The idiotic Feinstein law was not a figment of the NRA's fevered imagination; it passed. The truly scary
Brady II bill (S.1878/H.R.3932, 1994) was not something that gun owners made up. And the party platform STILL calls for a ban on the most popular civilian rifles in the country.
In case your memory is failing you, S.1878/H.R.3932 (1994) would have banned all firearm magazines holding over 6 (yes,
six) rounds; outlawed all pistols smaller than 6" x 4" (bye bye small Berettas and .22's); required you to pay $300 every 3 years and subject yourself to BATFE inspections of your home 3 times/yr in order to possess two bricks of .22LR ammunition; outlawed all hunting handguns over .45 caliber; outlawed the .50 BMG cartridge; outlawed all .22, .25, and .32 handguns weighing less than 18 ounces; and too much other bullshit to list. Banned 7-round magazines, small .22's, etc. already in private hands would have been placed under the same restrictions as machineguns and 105mm howitzers, e.g. the draconian Title 2/Class III restrictions of the National Firearms Act, as I read the law.
The
only reason that we still have the right to own AR-15's, S&W 5906's, Glocks, and Beretta Tomcats in this country is the fact that the gun control lobby managed to harass lawful gun owners enough to get us off our asses after 1994, and since we outnumber the prohibitionists by a wide margin, we were able to roll back some of the restrictions they imposed (most notably allowing the Feinstein fraud to expire). And yes, the backlash against the Feinstein bullshit did allow gun owners to make some headway on carry licensure reform, which included overturning some Jim Crow era restrictions in my own state of NC, for which I'm glad. But I don't see NICS going anywhere, or the NFA, or the AP bullet ban of 1986, and to be honest I don't see any real support for doing so, although I wouldn't mind seeing the NFA registry that was closed in '86 reopened.

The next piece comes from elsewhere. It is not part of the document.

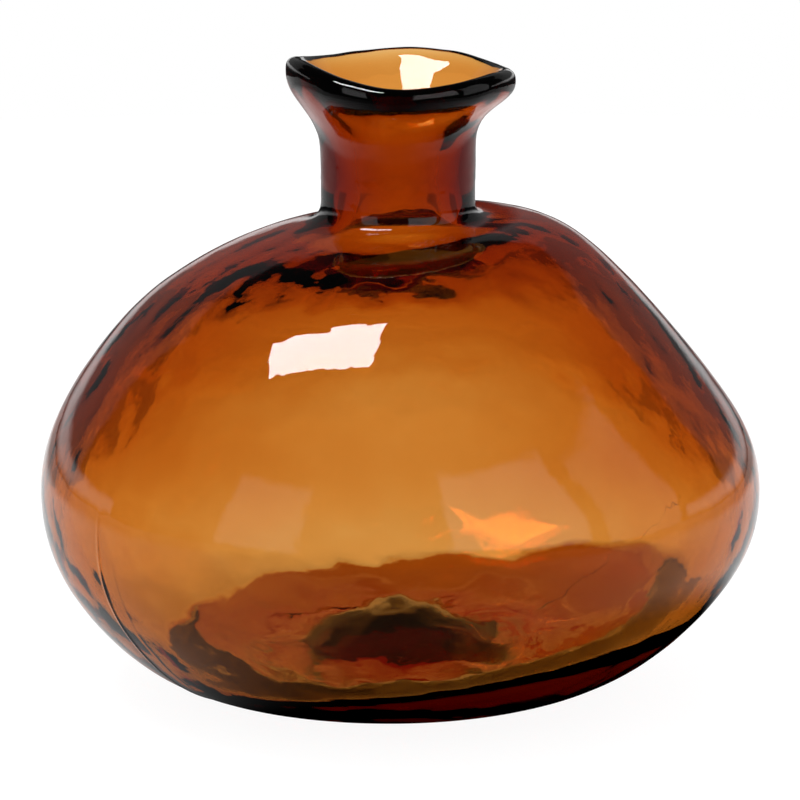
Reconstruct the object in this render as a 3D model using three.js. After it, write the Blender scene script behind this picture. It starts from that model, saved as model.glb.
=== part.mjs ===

And you give entirely too much credit to the NRA; the real power of gun owners is the fact that there are 80+ million of us (most of whom are of voting age); we are somewhat more educated and connected than the national average; and we vote at higher rates than the national average, especially since the 1994 debacle. Thanks to that, the NRA could close its doors tomorrow and not much would change with regard to the political perils of enacting new gun bans. If nothing else, the Jim Zumbo incident a couple years ago should have told you that. As far as money goes, if you consider the dollar value of the in-kind airtime and print donations by the corporate media to the new-bans jihad in the '90s through 2006 or so, I think the NRA would have been outspent by a considerable margin. The gun-control lobby has been a lot smarter about exploiting the media and public health institutions, whereas the NRA is very much stuck in a late-20th-century top-down paradigm. In the end, though, that wasn't enough to overcome the sheer disadvantage of numbers.
BTW, in case you are under any mistaken impressions, my only affiliation with the NRA is as an on-again, off-again annual member, and most NRA-ILA materials I receive go straight into the shredder. I'm a technical writer in the aviation industry, not a lobbyist. But I got shoved mighty hard by the gun banners in 1994, finally got tired of the lies and bullshit going around related to the "assault weapon" fraud, and decided to stand up and speak out about it.
You seem to wish gun owners here had followed the example of British and Australian gun owners, who rolled over for every gun-control proposal that was introduced in their respective nations, regardless of how misguided. But in the end, that approach cost them almost everything. We here, at least, learned from their example.